**Request**:
Write out the data again exactly, skipping every picture.

** start Provided records **

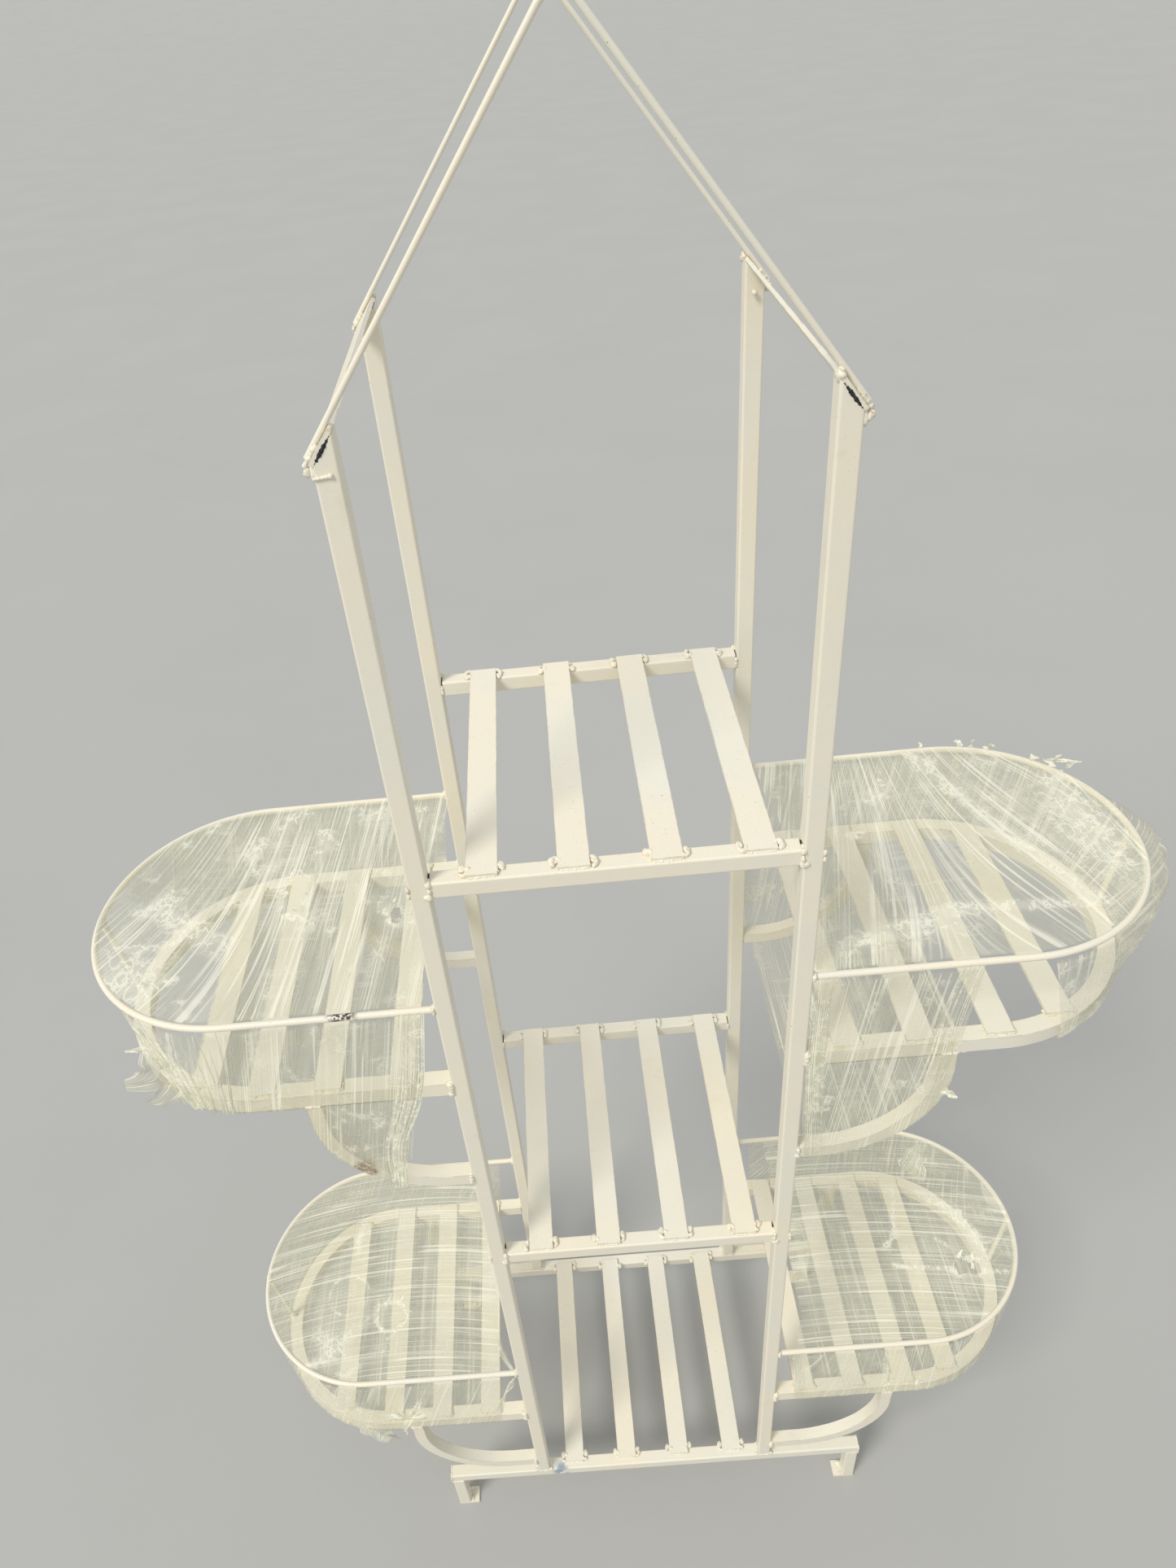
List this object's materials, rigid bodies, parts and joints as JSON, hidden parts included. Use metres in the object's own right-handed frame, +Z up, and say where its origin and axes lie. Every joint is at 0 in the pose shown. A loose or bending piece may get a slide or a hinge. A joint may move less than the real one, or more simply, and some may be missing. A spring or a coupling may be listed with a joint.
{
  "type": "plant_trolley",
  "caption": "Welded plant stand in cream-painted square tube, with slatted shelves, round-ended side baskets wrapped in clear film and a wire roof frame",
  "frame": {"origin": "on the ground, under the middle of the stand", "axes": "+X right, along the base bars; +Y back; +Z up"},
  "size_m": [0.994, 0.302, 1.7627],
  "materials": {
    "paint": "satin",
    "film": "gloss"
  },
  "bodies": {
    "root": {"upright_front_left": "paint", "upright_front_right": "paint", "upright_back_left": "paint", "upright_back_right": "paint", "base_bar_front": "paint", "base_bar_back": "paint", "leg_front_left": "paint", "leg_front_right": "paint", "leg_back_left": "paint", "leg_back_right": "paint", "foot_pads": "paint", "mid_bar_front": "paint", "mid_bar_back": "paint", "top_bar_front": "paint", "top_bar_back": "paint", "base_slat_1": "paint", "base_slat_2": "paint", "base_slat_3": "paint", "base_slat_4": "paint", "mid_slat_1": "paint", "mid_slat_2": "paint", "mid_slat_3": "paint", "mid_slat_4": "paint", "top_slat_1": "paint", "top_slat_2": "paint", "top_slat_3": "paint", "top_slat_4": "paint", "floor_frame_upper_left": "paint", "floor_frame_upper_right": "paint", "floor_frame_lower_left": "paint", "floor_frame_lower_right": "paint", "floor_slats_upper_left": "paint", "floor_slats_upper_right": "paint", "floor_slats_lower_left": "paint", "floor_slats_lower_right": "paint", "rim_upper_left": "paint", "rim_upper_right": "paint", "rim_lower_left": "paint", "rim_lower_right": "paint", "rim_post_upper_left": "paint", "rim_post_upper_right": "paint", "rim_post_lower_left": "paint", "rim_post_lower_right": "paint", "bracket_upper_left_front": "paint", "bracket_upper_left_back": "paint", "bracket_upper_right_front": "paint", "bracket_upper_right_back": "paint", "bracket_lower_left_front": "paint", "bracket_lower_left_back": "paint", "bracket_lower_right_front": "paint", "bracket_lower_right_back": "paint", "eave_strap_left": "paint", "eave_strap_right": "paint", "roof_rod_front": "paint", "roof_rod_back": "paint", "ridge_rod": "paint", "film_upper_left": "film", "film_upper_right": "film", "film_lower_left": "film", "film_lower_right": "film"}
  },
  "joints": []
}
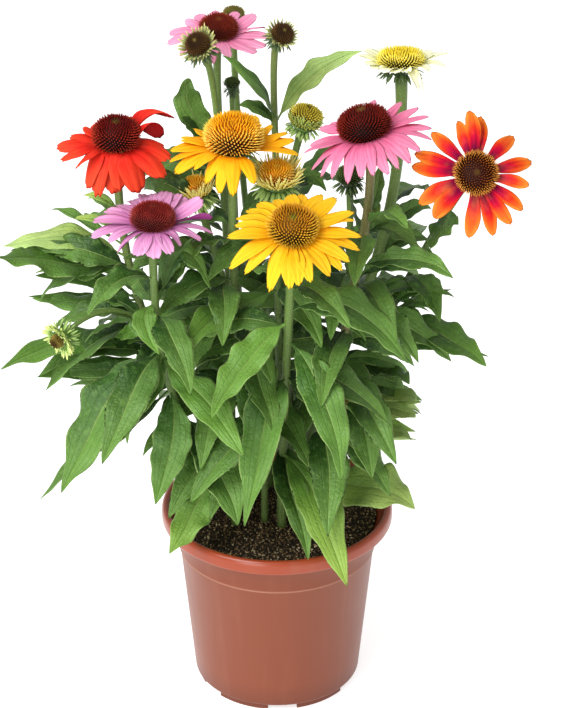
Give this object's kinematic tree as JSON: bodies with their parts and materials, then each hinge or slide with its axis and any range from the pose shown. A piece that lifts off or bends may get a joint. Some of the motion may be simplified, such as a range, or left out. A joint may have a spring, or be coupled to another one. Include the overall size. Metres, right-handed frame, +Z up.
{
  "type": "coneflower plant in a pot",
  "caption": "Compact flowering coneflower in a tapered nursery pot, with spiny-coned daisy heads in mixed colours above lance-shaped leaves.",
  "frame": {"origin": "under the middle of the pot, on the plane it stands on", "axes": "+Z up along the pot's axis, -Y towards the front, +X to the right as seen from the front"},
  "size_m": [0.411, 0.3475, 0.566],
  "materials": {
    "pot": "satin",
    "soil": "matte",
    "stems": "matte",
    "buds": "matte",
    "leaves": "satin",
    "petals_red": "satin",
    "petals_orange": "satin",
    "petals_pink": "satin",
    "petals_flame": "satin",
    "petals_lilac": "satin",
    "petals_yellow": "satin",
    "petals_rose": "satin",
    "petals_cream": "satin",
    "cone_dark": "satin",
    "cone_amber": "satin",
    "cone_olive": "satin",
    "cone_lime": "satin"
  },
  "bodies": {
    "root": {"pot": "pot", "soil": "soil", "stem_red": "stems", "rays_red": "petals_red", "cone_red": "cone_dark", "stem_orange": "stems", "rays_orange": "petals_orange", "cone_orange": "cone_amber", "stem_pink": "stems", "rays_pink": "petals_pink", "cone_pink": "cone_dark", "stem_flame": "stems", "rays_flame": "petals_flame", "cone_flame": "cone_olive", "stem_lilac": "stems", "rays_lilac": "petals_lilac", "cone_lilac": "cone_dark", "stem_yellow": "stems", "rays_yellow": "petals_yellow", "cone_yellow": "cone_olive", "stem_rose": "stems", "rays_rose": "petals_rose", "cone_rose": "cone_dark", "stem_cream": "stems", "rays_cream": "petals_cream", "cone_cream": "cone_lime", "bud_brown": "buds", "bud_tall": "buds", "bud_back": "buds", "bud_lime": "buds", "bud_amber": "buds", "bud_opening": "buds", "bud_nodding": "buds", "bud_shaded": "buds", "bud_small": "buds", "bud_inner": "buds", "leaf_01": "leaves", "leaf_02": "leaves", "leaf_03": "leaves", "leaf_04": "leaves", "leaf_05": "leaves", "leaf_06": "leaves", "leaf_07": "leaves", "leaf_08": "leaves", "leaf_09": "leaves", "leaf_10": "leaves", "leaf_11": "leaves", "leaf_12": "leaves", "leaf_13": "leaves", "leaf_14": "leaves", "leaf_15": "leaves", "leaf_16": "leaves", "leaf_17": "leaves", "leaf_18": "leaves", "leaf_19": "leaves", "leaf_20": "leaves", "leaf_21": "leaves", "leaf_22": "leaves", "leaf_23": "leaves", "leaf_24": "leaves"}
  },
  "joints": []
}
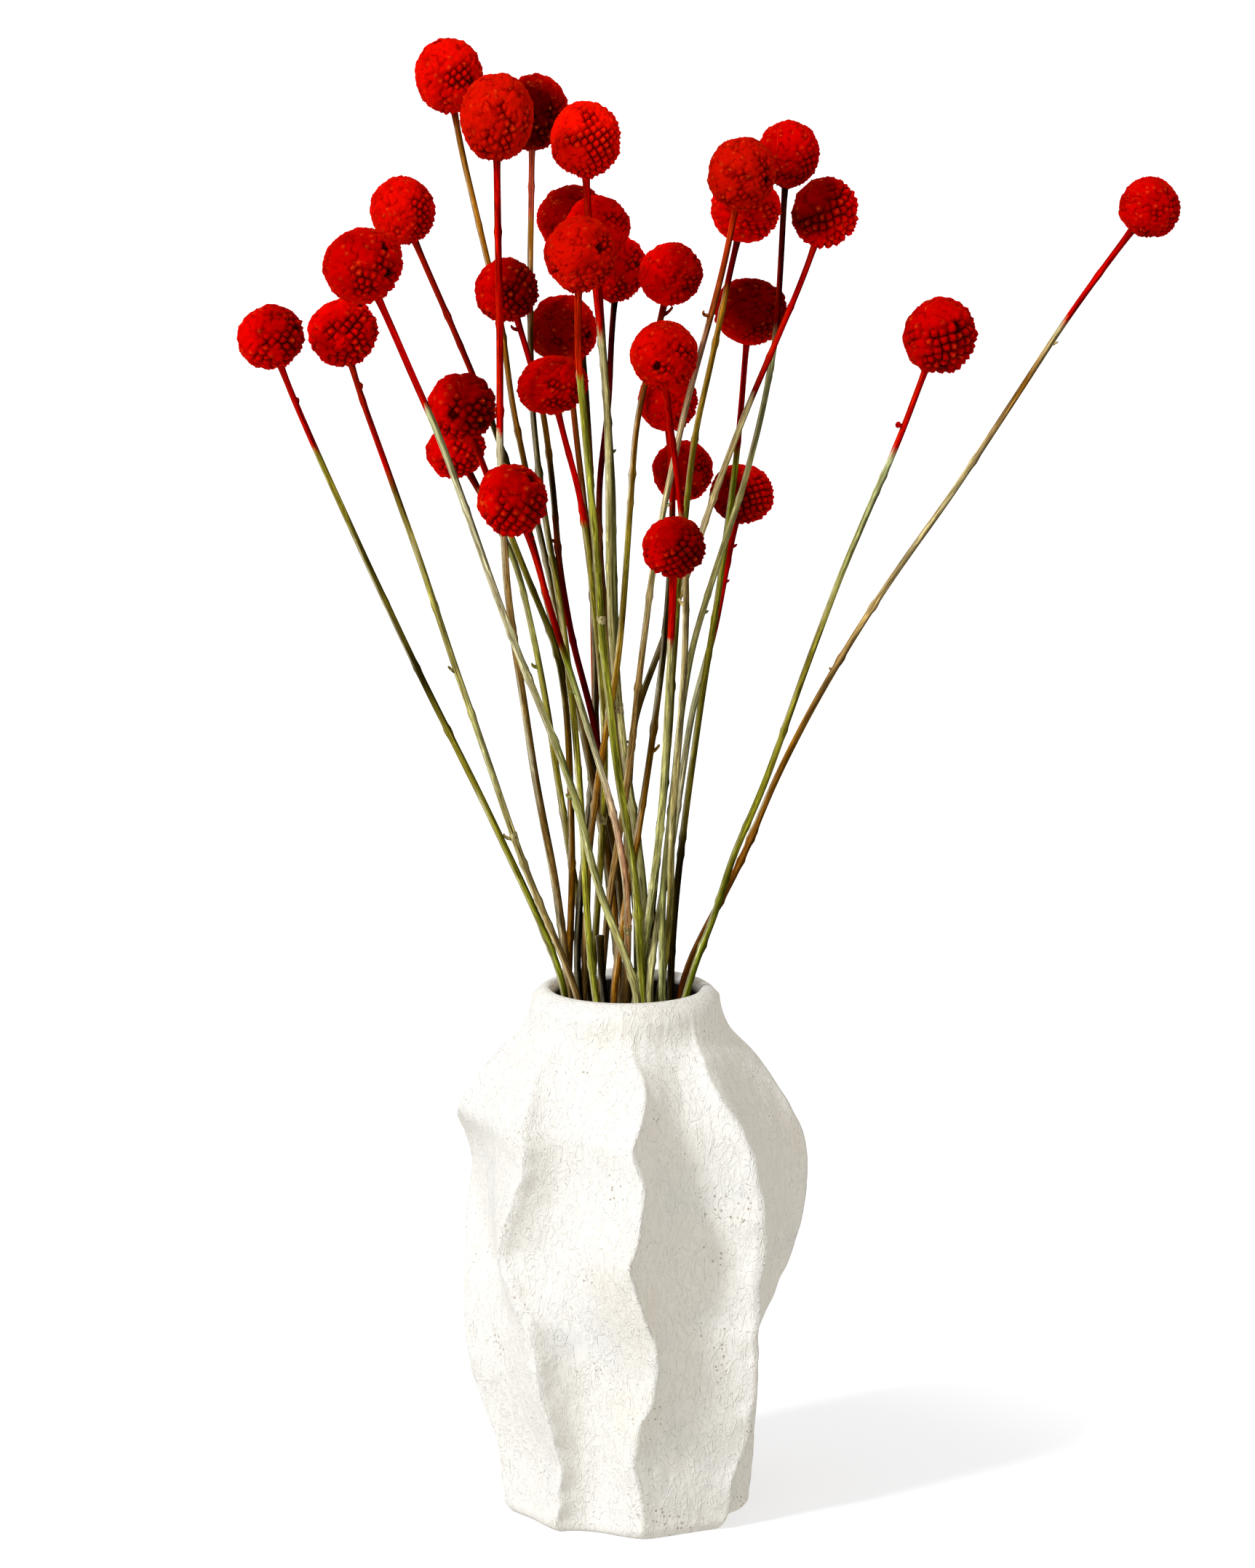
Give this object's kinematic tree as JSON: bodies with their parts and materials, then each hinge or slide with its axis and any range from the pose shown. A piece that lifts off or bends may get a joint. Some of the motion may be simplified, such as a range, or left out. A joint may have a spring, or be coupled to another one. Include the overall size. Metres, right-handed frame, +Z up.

** end Provided records **

**Output**:
List this object's materials, rigid bodies, parts and joints as JSON, hidden parts included. Use metres in the object's own right-handed frame, +Z up, and say where its origin and axes lie. Every joint is at 0 in the pose shown. A loose or bending piece may get a slide or a hinge. A joint may move less than the real one, or more simply, and some may be missing. A spring or a coupling may be listed with a joint.
{
  "type": "plant_trolley",
  "caption": "Welded plant stand in cream-painted square tube, with slatted shelves, round-ended side baskets wrapped in clear film and a wire roof frame",
  "frame": {"origin": "on the ground, under the middle of the stand", "axes": "+X right, along the base bars; +Y back; +Z up"},
  "size_m": [0.994, 0.302, 1.7627],
  "materials": {
    "paint": "satin",
    "film": "gloss"
  },
  "bodies": {
    "root": {"upright_front_left": "paint", "upright_front_right": "paint", "upright_back_left": "paint", "upright_back_right": "paint", "base_bar_front": "paint", "base_bar_back": "paint", "leg_front_left": "paint", "leg_front_right": "paint", "leg_back_left": "paint", "leg_back_right": "paint", "foot_pads": "paint", "mid_bar_front": "paint", "mid_bar_back": "paint", "top_bar_front": "paint", "top_bar_back": "paint", "base_slat_1": "paint", "base_slat_2": "paint", "base_slat_3": "paint", "base_slat_4": "paint", "mid_slat_1": "paint", "mid_slat_2": "paint", "mid_slat_3": "paint", "mid_slat_4": "paint", "top_slat_1": "paint", "top_slat_2": "paint", "top_slat_3": "paint", "top_slat_4": "paint", "floor_frame_upper_left": "paint", "floor_frame_upper_right": "paint", "floor_frame_lower_left": "paint", "floor_frame_lower_right": "paint", "floor_slats_upper_left": "paint", "floor_slats_upper_right": "paint", "floor_slats_lower_left": "paint", "floor_slats_lower_right": "paint", "rim_upper_left": "paint", "rim_upper_right": "paint", "rim_lower_left": "paint", "rim_lower_right": "paint", "rim_post_upper_left": "paint", "rim_post_upper_right": "paint", "rim_post_lower_left": "paint", "rim_post_lower_right": "paint", "bracket_upper_left_front": "paint", "bracket_upper_left_back": "paint", "bracket_upper_right_front": "paint", "bracket_upper_right_back": "paint", "bracket_lower_left_front": "paint", "bracket_lower_left_back": "paint", "bracket_lower_right_front": "paint", "bracket_lower_right_back": "paint", "eave_strap_left": "paint", "eave_strap_right": "paint", "roof_rod_front": "paint", "roof_rod_back": "paint", "ridge_rod": "paint", "film_upper_left": "film", "film_upper_right": "film", "film_lower_left": "film", "film_lower_right": "film"}
  },
  "joints": []
}
Give this object's kinematic tree as JSON: bodies with their parts and materials, then each hinge or slide with its axis and any range from the pose shown. A piece that lifts off or bends may get a joint. Some of the motion may be simplified, such as a range, or left out. A joint may have a spring, or be coupled to another one. Include the overall size. Metres, right-handed frame, +Z up.
{
  "type": "coneflower plant in a pot",
  "caption": "Compact flowering coneflower in a tapered nursery pot, with spiny-coned daisy heads in mixed colours above lance-shaped leaves.",
  "frame": {"origin": "under the middle of the pot, on the plane it stands on", "axes": "+Z up along the pot's axis, -Y towards the front, +X to the right as seen from the front"},
  "size_m": [0.411, 0.3475, 0.566],
  "materials": {
    "pot": "satin",
    "soil": "matte",
    "stems": "matte",
    "buds": "matte",
    "leaves": "satin",
    "petals_red": "satin",
    "petals_orange": "satin",
    "petals_pink": "satin",
    "petals_flame": "satin",
    "petals_lilac": "satin",
    "petals_yellow": "satin",
    "petals_rose": "satin",
    "petals_cream": "satin",
    "cone_dark": "satin",
    "cone_amber": "satin",
    "cone_olive": "satin",
    "cone_lime": "satin"
  },
  "bodies": {
    "root": {"pot": "pot", "soil": "soil", "stem_red": "stems", "rays_red": "petals_red", "cone_red": "cone_dark", "stem_orange": "stems", "rays_orange": "petals_orange", "cone_orange": "cone_amber", "stem_pink": "stems", "rays_pink": "petals_pink", "cone_pink": "cone_dark", "stem_flame": "stems", "rays_flame": "petals_flame", "cone_flame": "cone_olive", "stem_lilac": "stems", "rays_lilac": "petals_lilac", "cone_lilac": "cone_dark", "stem_yellow": "stems", "rays_yellow": "petals_yellow", "cone_yellow": "cone_olive", "stem_rose": "stems", "rays_rose": "petals_rose", "cone_rose": "cone_dark", "stem_cream": "stems", "rays_cream": "petals_cream", "cone_cream": "cone_lime", "bud_brown": "buds", "bud_tall": "buds", "bud_back": "buds", "bud_lime": "buds", "bud_amber": "buds", "bud_opening": "buds", "bud_nodding": "buds", "bud_shaded": "buds", "bud_small": "buds", "bud_inner": "buds", "leaf_01": "leaves", "leaf_02": "leaves", "leaf_03": "leaves", "leaf_04": "leaves", "leaf_05": "leaves", "leaf_06": "leaves", "leaf_07": "leaves", "leaf_08": "leaves", "leaf_09": "leaves", "leaf_10": "leaves", "leaf_11": "leaves", "leaf_12": "leaves", "leaf_13": "leaves", "leaf_14": "leaves", "leaf_15": "leaves", "leaf_16": "leaves", "leaf_17": "leaves", "leaf_18": "leaves", "leaf_19": "leaves", "leaf_20": "leaves", "leaf_21": "leaves", "leaf_22": "leaves", "leaf_23": "leaves", "leaf_24": "leaves"}
  },
  "joints": []
}
Give this object's kinematic tree as JSON: bodies with their parts and materials, then each hinge or slide with its axis and any range from the pose shown. A piece that lifts off or bends may get a joint. Some of the motion may be simplified, such as a range, or left out. A joint may have a spring, or be coupled to another one. Include the overall size. Metres, right-handed frame, +Z up.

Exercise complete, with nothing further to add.